There are two things that hold me back. First is never quite feeling like it's ready to charge for (perfect being the enemy of good). Second is I don't know how much time I can devote to supporting it.

Both are stupid reasons. I know this. I'm hoping to launch a premium service soon, and we'll see where it goes. If I spend 5 hours a day supporting it, I'll probably just shut it all off and prioritize my Turtl emails a bit lower like I do now. If I end up spending an hour or two a day on it and make some money, I'll kick myself for not doing it earlier.

2 comments

Just start charging. You'll want to know earlier rather than later which one it is. Life is short. If it turns out this is not the thing you should be working on, knowing which one it is will free your mind up to do something else you should be doing.
Great advice. It's funny because I already know this, it's logical and the decision makes sense in every way, but I still have trouble doing it. I've got a nice chunk of nights/weekends in July, maybe I'll make the final push then.
Yeah, I know the feeling. It's usually some mental block, or erroneous belief you have that's held by those in your circle, or something you identify with. Sometimes it's a fear. But either way, it's usually a bug in the way you're seeing the world.
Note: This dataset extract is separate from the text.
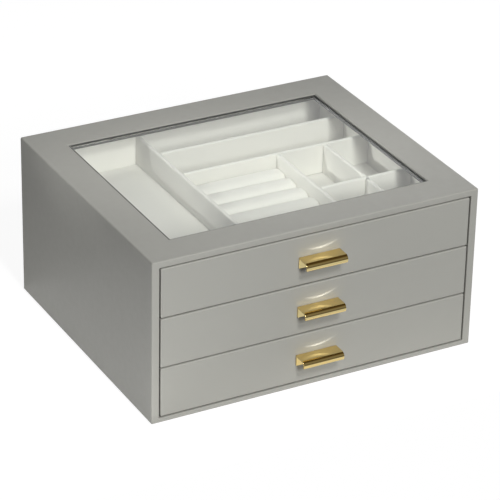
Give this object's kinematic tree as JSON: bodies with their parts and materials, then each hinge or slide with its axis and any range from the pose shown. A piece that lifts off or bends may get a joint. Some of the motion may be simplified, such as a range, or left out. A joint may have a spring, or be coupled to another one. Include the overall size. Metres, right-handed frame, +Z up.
{
  "type": "tiered jewelry box",
  "caption": "Tiered jewelry box in grey leatherette with a glazed top, stacked drawers on bent brass handles, velvet dividers and padded ring rolls.",
  "frame": {"origin": "middle of the felt underside that the box rests on", "axes": "+X to the right as seen from the front, +Y from the drawer fronts to the back, +Z up"},
  "size_m": [0.301, 0.2693, 0.1479],
  "materials": {
    "leatherette": "smooth warm-grey leatherette, satin, bonded to board",
    "velvet": "off-white velvet on board",
    "velvet_pad": "off-white velvet on foam",
    "shelf_board": "thin fibreboard covered in grey paper",
    "brass": "polished, warm gold",
    "screw_steel": "zinc-plated",
    "trim": "dark grey, matte",
    "glass": "clear, polished",
    "felt": "dark grey felt"
  },
  "bodies": {
    "case": {"base_felt": "felt", "base_board": "leatherette", "left_side_board": "leatherette", "right_side_board": "leatherette", "back_board": "leatherette", "lower_shelf": "shelf_board", "upper_shelf": "shelf_board", "top_frame": "leatherette", "glazing_trim": "trim", "glass_pane": "glass"},
    "bottom_drawer": {"bottom_drawer_front": "leatherette", "bottom_drawer_inner_front": "velvet", "bottom_drawer_left_wall": "velvet", "bottom_drawer_right_wall": "velvet", "bottom_drawer_rear_wall": "velvet", "bottom_drawer_bottom": "shelf_board", "bottom_drawer_floor_pad": "velvet_pad", "bottom_drawer_handle": "brass", "bottom_drawer_left_handle_screw": "screw_steel", "bottom_drawer_right_handle_screw": "screw_steel", "bottom_drawer_long_divider": "velvet", "bottom_drawer_cross_divider": "velvet"},
    "middle_drawer": {"middle_drawer_front": "leatherette", "middle_drawer_inner_front": "velvet", "middle_drawer_left_wall": "velvet", "middle_drawer_right_wall": "velvet", "middle_drawer_rear_wall": "velvet", "middle_drawer_bottom": "shelf_board", "middle_drawer_floor_pad": "velvet_pad", "middle_drawer_handle": "brass", "middle_drawer_left_handle_screw": "screw_steel", "middle_drawer_right_handle_screw": "screw_steel", "middle_drawer_left_divider": "velvet", "middle_drawer_right_divider": "velvet", "middle_drawer_cross_divider": "velvet"},
    "top_drawer": {"top_drawer_front": "leatherette", "top_drawer_inner_front": "velvet", "top_drawer_left_wall": "velvet", "top_drawer_right_wall": "velvet", "top_drawer_rear_wall": "velvet", "top_drawer_bottom": "shelf_board", "top_drawer_floor_pad": "velvet_pad", "top_drawer_handle": "brass", "top_drawer_left_handle_screw": "screw_steel", "top_drawer_right_handle_screw": "screw_steel", "top_drawer_long_divider": "velvet", "top_drawer_rear_divider": "velvet", "top_drawer_cross_divider": "velvet", "top_drawer_ring_divider": "velvet", "top_drawer_small_long_divider": "velvet", "top_drawer_small_cross_divider": "velvet", "top_drawer_ring_rolls": "velvet_pad"}
  },
  "joints": [
    {"name": "bottom_drawer_slide", "type": "slide", "parent": "case", "child": "bottom_drawer", "axis": [0, -1, 0], "range_m": [0, 0.2]},
    {"name": "middle_drawer_slide", "type": "slide", "parent": "case", "child": "middle_drawer", "axis": [0, -1, 0], "range_m": [0, 0.2]},
    {"name": "top_drawer_slide", "type": "slide", "parent": "case", "child": "top_drawer", "axis": [0, -1, 0], "range_m": [0, 0.2]}
  ]
}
Once you can identify the bug, it'll be easier to know what's making you hesitate. What's the basic belief you have about money and business that's held in your social circle, or attached to your identity?

Taking that first leap is pretty scary, and it gets weird when you realize sometimes you get more sales when you raise your prices.

It's been ten years or so, but once I had an application I charged £5 for. There were so few users that support costs were always too high. Raising the price to £50 actually resulted in more sales, and fewer "Your application sucks" support-requests.

That's great to know, thank you. Maybe if things get too annoying I'll just raise prices. I didn't even think of that.